--- BEGIN DATASET EXTRACT ---
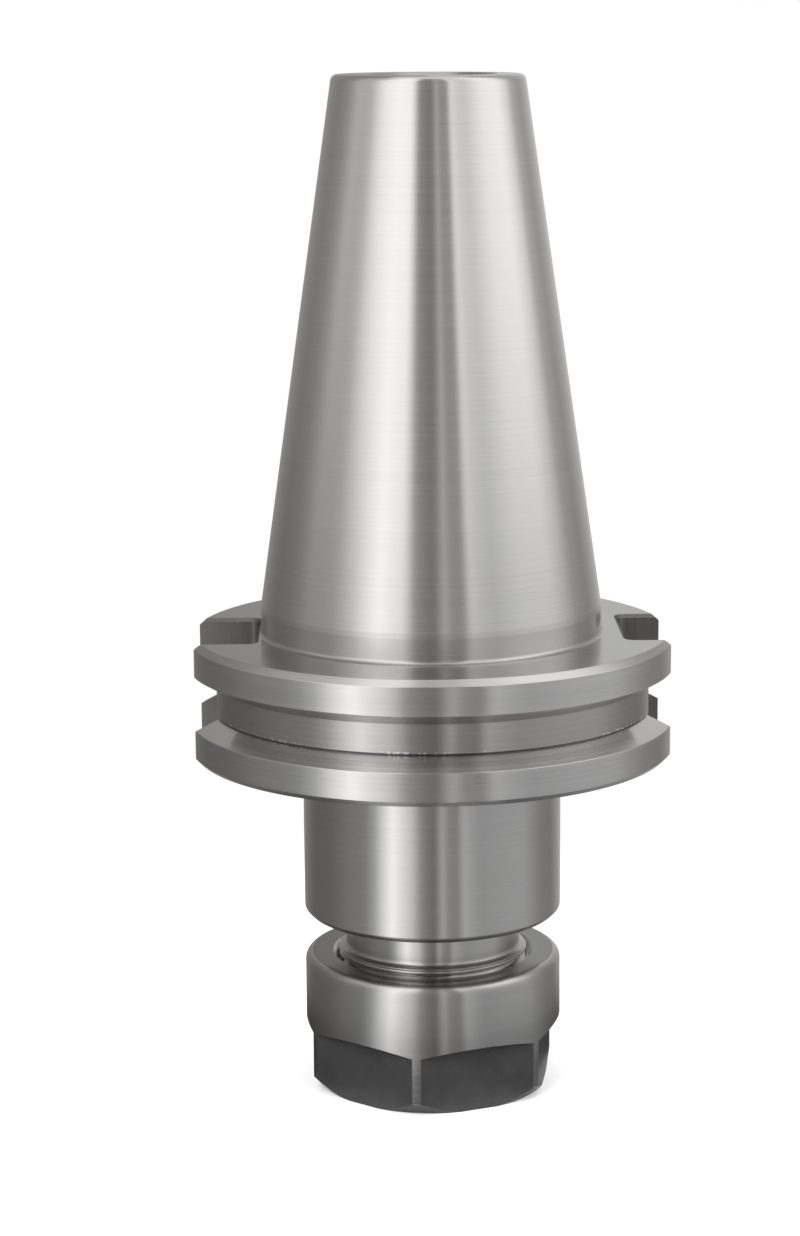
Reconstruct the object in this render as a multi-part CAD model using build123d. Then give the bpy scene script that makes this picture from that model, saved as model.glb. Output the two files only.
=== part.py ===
"""Collet chuck holder: a 40 taper V-flange shank with a size 20 spring collet and its hex nut.

Lengths are in millimetres and angles in degrees. The spindle axis is Z, the gauge line of the
taper is at z = 0, the small end of the taper points up and the clamping nut points down.
Depths named drop are measured down from the gauge line.
"""

import os
from math import cos, radians, tan

from build123d import *

# Spindle taper, 7 in 24 on the diameter
gauge_diameter = 44.45
taper_length = 68.25
taper_rate = 7 / 24
small_end_chamfer = 0.8

# Flange with the tool changer's V-groove
flange_diameter = 63.5
flange_face_drop = 3.175
flange_thickness = 15.875
flange_top_chamfer = 0.8
flange_back_chamfer = 0.7
groove_drop = 11.15
groove_mouth = 7.1
groove_depth = 2.75
groove_flank_angle = 30.0

# Two drive slots, of unequal depth, so that the holder goes in one way round
slot_width = 16.38
shallow_slot_floor = 25.0
deep_slot_floor = 22.6
slot_corner_radius = 1.2

# Cylindrical body, turned neck and threaded nose
body_diameter = 34.0
body_shoulder_drop = 41.0
body_chamfer = 0.5
neck_diameter = 23.0
neck_length = 4.0
flare_length = 0.5
nose_length = 11.75
nose_chamfer = 0.8
thread_diameter = 25.0
thread_pitch = 1.5
thread_depth_in_pitches = 0.6134

# Retention knob hole in the small end
knob_pilot_diameter = 16.3
knob_pilot_depth = 4.8
knob_pilot_chamfer = 0.6
knob_thread_minor_diameter = 13.4
knob_hole_depth = 28.4

# Bores between the knob hole and the collet socket
through_bore_diameter = 10.0
shank_bore_length = 16.0
drill_point_angle = 59.0

# Collet socket
socket_half_angle = 8.0
socket_mouth_diameter = 20.8
socket_run_on = 1.5

# Spring collet, clamping a 10 mm shank
collet_diameter = 21.0
collet_length = 31.5
collet_head_diameter = 20.0
collet_cone_half_angle = 30.0
collet_cone_length = 2.93
collet_head_rim = 0.77
collet_groove_diameter = 17.4
collet_groove_width = 1.9
collet_rear_chamfer = 0.4
collet_bore_diameter = 10.0
collet_bore_chamfer = 0.4
saw_cuts_each_end = 8
saw_cut_width = 0.7
rear_web = 4.0
front_web = 7.9

# Clamping nut
nut_diameter = 34.0
nut_length = 17.8
nut_edge_chamfer = 0.6
nut_front_chamfer = 1.8
across_flats = 30.0
flat_length = 8.3
flat_runout_angle = 30.0
flat_count = 6
nut_turn_angle = 21.2
nut_face_lead = 0.6
nut_opening_diameter = 17.0
nut_opening_chamfer = 0.3
nut_relief_above_nose = 1.4
lip_diameter = 19.2
lip_offset = 0.35
lip_thickness = 1.3

# Running clearances, measured square to the surfaces or on the radius
taper_clearance = 0.05
cone_clearance = 0.06
thread_clearance = 0.08
land_clearance = 0.2
countersink_clearance = 0.5
relief_clearance = 0.3
collet_chamber_clearance = 0.4
flange_cut_overrun = 1.0

# Heights that follow from the sizes above
flange_back = -(flange_face_drop + flange_thickness)
neck_top = -body_shoulder_drop
neck_bottom = neck_top - neck_length
land_top = neck_bottom - flare_length
nose_end = land_top - nose_length

# The socket's mouth decides how far the collet goes in, and the collet places the nut
socket_slope = tan(radians(socket_half_angle))
seat_gap = taper_clearance / cos(radians(socket_half_angle))
taper_start = nose_end - (collet_diameter / 2 - socket_mouth_diameter / 2 + seat_gap) / socket_slope
groove_front = taper_start - collet_groove_width
collet_front = groove_front - collet_head_rim - collet_cone_length
collet_rear = collet_front + collet_length
nut_face = collet_front - nut_face_lead
nut_back = nut_face + nut_length
lip_front = (groove_front + taper_start - lip_thickness) / 2

thread_root_radius = thread_diameter / 2 - thread_depth_in_pitches * thread_pitch
nut_bore_radius = thread_root_radius + thread_clearance


def turned(corners):
    """Turn a closed half section about the spindle axis. Each corner is a radius and a height."""
    with BuildPart() as piece:
        with BuildSketch(Plane.XZ):
            with BuildLine():
                Polyline(*corners, close=True)
            make_face()
        revolve(axis=Axis.Z)
    return piece.part


def holder_blank():
    """Taper, V-grooved flange, body, neck and threaded nose, turned as one piece."""
    small_end_radius = (gauge_diameter - taper_rate * taper_length) / 2
    flange_radius = flange_diameter / 2
    floor_radius = flange_radius - groove_depth
    flank_height = groove_depth * tan(radians(groove_flank_angle))
    mouth_top = -groove_drop + groove_mouth / 2
    mouth_bottom = -groove_drop - groove_mouth / 2
    body_radius = body_diameter / 2
    neck_radius = neck_diameter / 2
    land_radius = thread_diameter / 2
    land_bottom = nut_back - land_clearance
    return turned(
        [
            (0, taper_length),
            (small_end_radius - small_end_chamfer, taper_length),
            (small_end_radius + small_end_chamfer * taper_rate / 2, taper_length - small_end_chamfer),
            (gauge_diameter / 2, 0),
            (gauge_diameter / 2, -flange_face_drop),
            (flange_radius - flange_top_chamfer, -flange_face_drop),
            (flange_radius, -flange_face_drop - flange_top_chamfer),
            (flange_radius, mouth_top),
            (floor_radius, mouth_top - flank_height),
            (floor_radius, mouth_bottom + flank_height),
            (flange_radius, mouth_bottom),
            (flange_radius, flange_back + flange_back_chamfer),
            (flange_radius - flange_back_chamfer, flange_back),
            (body_radius, flange_back),
            (body_radius, neck_top + body_chamfer),
            (body_radius - body_chamfer, neck_top),
            (neck_radius, neck_top),
            (neck_radius, neck_bottom),
            (land_radius, land_top),
            (land_radius, land_bottom),
            (thread_root_radius, land_bottom - (land_radius - thread_root_radius)),
            (thread_root_radius, nose_end + nose_chamfer),
            (thread_root_radius - nose_chamfer, nose_end),
            (0, nose_end),
        ]
    )


def holder_bores():
    """Everything bored out of the holder: knob hole, through bore and collet socket."""
    pilot_radius = knob_pilot_diameter / 2
    pilot_floor = taper_length - knob_pilot_depth
    knob_radius = knob_thread_minor_diameter / 2
    knob_floor = taper_length - knob_hole_depth
    bore_radius = through_bore_diameter / 2
    point_slope = tan(radians(drill_point_angle))
    socket_top = collet_rear + socket_run_on
    shank_radius = socket_mouth_diameter / 2 - (socket_top - nose_end) * socket_slope
    shank_bore_top = socket_top + shank_bore_length
    return turned(
        [
            (0, taper_length),
            (pilot_radius + knob_pilot_chamfer, taper_length),
            (pilot_radius, taper_length - knob_pilot_chamfer),
            (pilot_radius, pilot_floor),
            (knob_radius, pilot_floor),
            (knob_radius, knob_floor),
            (bore_radius, knob_floor - (knob_radius - bore_radius) / point_slope),
            (bore_radius, shank_bore_top + (shank_radius - bore_radius) / point_slope),
            (shank_radius, shank_bore_top),
            (shank_radius, socket_top),
            (socket_mouth_diameter / 2, nose_end),
            (0, nose_end),
        ]
    )


def drive_slot(floor_distance, side):
    """The block that a drive slot takes out of the flange.

    floor_distance is from the axis to the slot's flat floor, and side is 1 for +X or -1 for -X.
    """
    outer = flange_diameter / 2 + flange_cut_overrun
    length = outer - floor_distance
    with BuildPart() as block:
        with BuildSketch(Plane.XY.offset(flange_back - flange_cut_overrun)):
            with Locations((side * (floor_distance + length / 2), 0)):
                Rectangle(length, slot_width)
        extrude(amount=flange_thickness + 2 * flange_cut_overrun)
        upright = block.edges().filter_by(Axis.Z).sort_by(Axis.X)
        inner_corners = upright[:2] if side > 0 else upright[-2:]
        fillet(inner_corners, slot_corner_radius)
    return block.part


def holder_body():
    """The finished shank: blank, less its bores and its two drive slots."""
    shank = holder_blank() - holder_bores()
    shank -= drive_slot(shallow_slot_floor, 1)
    shank -= drive_slot(deep_slot_floor, -1)
    return shank


def saw_cut(bottom, top, angle):
    """One radial saw cut through the collet's wall, between two heights."""
    reach = collet_diameter
    blade = Box(reach, saw_cut_width, top - bottom, align=(Align.MIN, Align.CENTER, Align.MIN))
    return Rot(0, 0, angle) * Pos(0, 0, bottom) * blade


def spring_collet():
    """Spring collet: front cone, head, extraction groove, long taper and alternate saw cuts."""
    taper_radius = collet_diameter / 2
    head_radius = collet_head_diameter / 2
    cone_run = collet_cone_length * tan(radians(collet_cone_half_angle))
    rear_radius = taper_radius - (collet_rear - taper_start) * socket_slope
    bore_radius = collet_bore_diameter / 2
    sleeve = turned(
        [
            (bore_radius + collet_bore_chamfer, collet_front),
            (head_radius - cone_run, collet_front),
            (head_radius, collet_front + collet_cone_length),
            (head_radius, groove_front),
            (collet_groove_diameter / 2, groove_front),
            (collet_groove_diameter / 2, taper_start),
            (taper_radius, taper_start),
            (rear_radius + collet_rear_chamfer * socket_slope, collet_rear - collet_rear_chamfer),
            (rear_radius - collet_rear_chamfer, collet_rear),
            (bore_radius, collet_rear),
            (bore_radius, collet_front + collet_bore_chamfer),
        ]
    )
    pitch_angle = 360 / saw_cuts_each_end
    overrun = collet_bore_chamfer
    cuts = []
    for index in range(saw_cuts_each_end):
        front_angle = index * pitch_angle
        rear_angle = front_angle + pitch_angle / 2
        cuts.append(saw_cut(collet_front - overrun, collet_rear - rear_web, front_angle))
        cuts.append(saw_cut(collet_front + front_web, collet_rear + overrun, rear_angle))
    return sleeve - cuts


def nut_blank():
    """The turned nut: thread bore, relief, lip, collet chamber, 30 degree seat and opening."""
    cone_slope = tan(radians(collet_cone_half_angle))
    seat_gap_radial = cone_clearance / cos(radians(collet_cone_half_angle))
    head_radius = collet_head_diameter / 2
    seat_radius = head_radius + seat_gap_radial
    seat_back = collet_front + collet_cone_length
    opening_radius = nut_opening_diameter / 2
    seat_front = seat_back - (seat_radius - opening_radius) / cone_slope
    lip_back = lip_front + lip_thickness
    lip_radius = lip_diameter / 2 - lip_offset
    chamber_radius = collet_diameter / 2 + collet_chamber_clearance
    relief_radius = thread_diameter / 2 + relief_clearance
    relief_back = nose_end + nut_relief_above_nose
    countersink_radius = thread_diameter / 2 + countersink_clearance
    countersink_bottom = nut_back - (countersink_radius - nut_bore_radius)
    outer_radius = nut_diameter / 2
    return turned(
        [
            (countersink_radius, nut_back),
            (outer_radius - nut_edge_chamfer, nut_back),
            (outer_radius, nut_back - nut_edge_chamfer),
            (outer_radius, nut_face + nut_front_chamfer),
            (outer_radius - nut_front_chamfer, nut_face),
            (opening_radius + nut_opening_chamfer, nut_face),
            (opening_radius, nut_face + nut_opening_chamfer),
            (opening_radius, seat_front),
            (seat_radius, seat_back),
            (seat_radius, lip_front),
            (lip_radius, lip_front),
            (lip_radius, lip_back),
            (chamber_radius, lip_back),
            (chamber_radius, taper_start),
            (relief_radius, taper_start),
            (relief_radius, relief_back),
            (nut_bore_radius, relief_back),
            (nut_bore_radius, countersink_bottom),
        ]
    )


def spanner_flat():
    """The block that one flat takes off, with a sloping run-out at its top, facing +X."""
    flat = across_flats / 2
    flat_top = nut_face + flat_length
    outside = nut_diameter
    runout_top = flat_top + (outside - flat) * tan(radians(flat_runout_angle))
    below = nut_face - nut_front_chamfer
    with BuildPart() as block:
        with BuildSketch(Plane.XZ):
            Polygon(
                (flat, below), (outside, below), (outside, runout_top), (flat, flat_top), align=None
            )
        extrude(amount=nut_diameter, both=True)
    return block.part


def eccentric_relief():
    """Off-centre boring that leaves the extraction lip thick on one side and thin on the other."""
    return Pos(lip_offset, 0, lip_front) * Cylinder(
        lip_diameter / 2, lip_thickness, align=(Align.CENTER, Align.CENTER, Align.MIN)
    )


def clamping_nut():
    """The clamping nut, its flats turned to where they stand when the nut is tight."""
    first_flat = nut_turn_angle + 180 / flat_count
    flats = [place * spanner_flat() for place in PolarLocations(0, flat_count, first_flat)]
    return nut_blank() - eccentric_relief() - flats


def main():
    """Write each separate piece as its own STEP file."""
    os.makedirs("parts", exist_ok=True)
    export_step(holder_body(), "parts/holder_body.step")
    export_step(spring_collet(), "parts/spring_collet.step")
    export_step(clamping_nut(), "parts/clamping_nut.step")


main()
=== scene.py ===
"""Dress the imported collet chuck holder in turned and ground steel, and stand it in a light tent.

Lengths in the classes are millimetres from the gauge line on the spindle axis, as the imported
part has them, and angles are degrees. Meshes are written in metres. Every outline is a list of
corners, radius and height, that is turned about the spindle axis Z.
"""

import logging
from dataclasses import dataclass
from enum import Enum, IntEnum
from math import ceil, cos, pi, radians, sin, tan
from typing import Union

import bpy
import numpy as np
from mathutils import Matrix, Vector

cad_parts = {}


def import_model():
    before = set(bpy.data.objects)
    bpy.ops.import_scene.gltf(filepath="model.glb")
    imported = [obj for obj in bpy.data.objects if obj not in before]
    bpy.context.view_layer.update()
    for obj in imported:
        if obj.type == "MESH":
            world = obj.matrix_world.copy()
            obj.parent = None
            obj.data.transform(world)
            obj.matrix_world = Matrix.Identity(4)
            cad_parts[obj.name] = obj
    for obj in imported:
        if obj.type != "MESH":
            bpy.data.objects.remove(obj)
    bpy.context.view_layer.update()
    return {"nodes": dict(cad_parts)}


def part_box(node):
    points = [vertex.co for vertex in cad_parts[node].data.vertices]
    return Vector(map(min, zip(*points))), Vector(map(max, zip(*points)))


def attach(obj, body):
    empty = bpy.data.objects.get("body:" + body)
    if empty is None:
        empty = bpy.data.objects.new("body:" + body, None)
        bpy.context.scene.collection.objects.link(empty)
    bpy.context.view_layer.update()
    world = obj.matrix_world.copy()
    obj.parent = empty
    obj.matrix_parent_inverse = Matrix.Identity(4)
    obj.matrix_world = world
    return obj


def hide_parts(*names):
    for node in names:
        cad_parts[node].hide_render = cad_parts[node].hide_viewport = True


MM = 0.001
INCH = 25.4
LOG = logging.getLogger("collet_chuck_holder")

Number = Union[float, "Shade"]
Tone = tuple[float, float, float]


class Node(str, Enum):
    """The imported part's nodes."""

    HOLDER = "holder_body"
    COLLET = "spring_collet"
    NUT = "clamping_nut"


class Body(str, Enum):
    """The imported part's bodies, which the pieces ride on."""

    HOLDER = "holder"
    COLLET = "collet"
    NUT = "nut"


# Shader arithmetic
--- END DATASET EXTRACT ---
Extract and output the part that opens with the line containing "first_flat = nut_turn_angle" and closes with the line containing "imported = [obj", unchanged, ends included.

SOLUTION TO THIS TASK —
    first_flat = nut_turn_angle + 180 / flat_count
    flats = [place * spanner_flat() for place in PolarLocations(0, flat_count, first_flat)]
    return nut_blank() - eccentric_relief() - flats


def main():
    """Write each separate piece as its own STEP file."""
    os.makedirs("parts", exist_ok=True)
    export_step(holder_body(), "parts/holder_body.step")
    export_step(spring_collet(), "parts/spring_collet.step")
    export_step(clamping_nut(), "parts/clamping_nut.step")


main()
=== scene.py ===
"""Dress the imported collet chuck holder in turned and ground steel, and stand it in a light tent.

Lengths in the classes are millimetres from the gauge line on the spindle axis, as the imported
part has them, and angles are degrees. Meshes are written in metres. Every outline is a list of
corners, radius and height, that is turned about the spindle axis Z.
"""

import logging
from dataclasses import dataclass
from enum import Enum, IntEnum
from math import ceil, cos, pi, radians, sin, tan
from typing import Union

import bpy
import numpy as np
from mathutils import Matrix, Vector

cad_parts = {}


def import_model():
    before = set(bpy.data.objects)
    bpy.ops.import_scene.gltf(filepath="model.glb")
    imported = [obj for obj in bpy.data.objects if obj not in before]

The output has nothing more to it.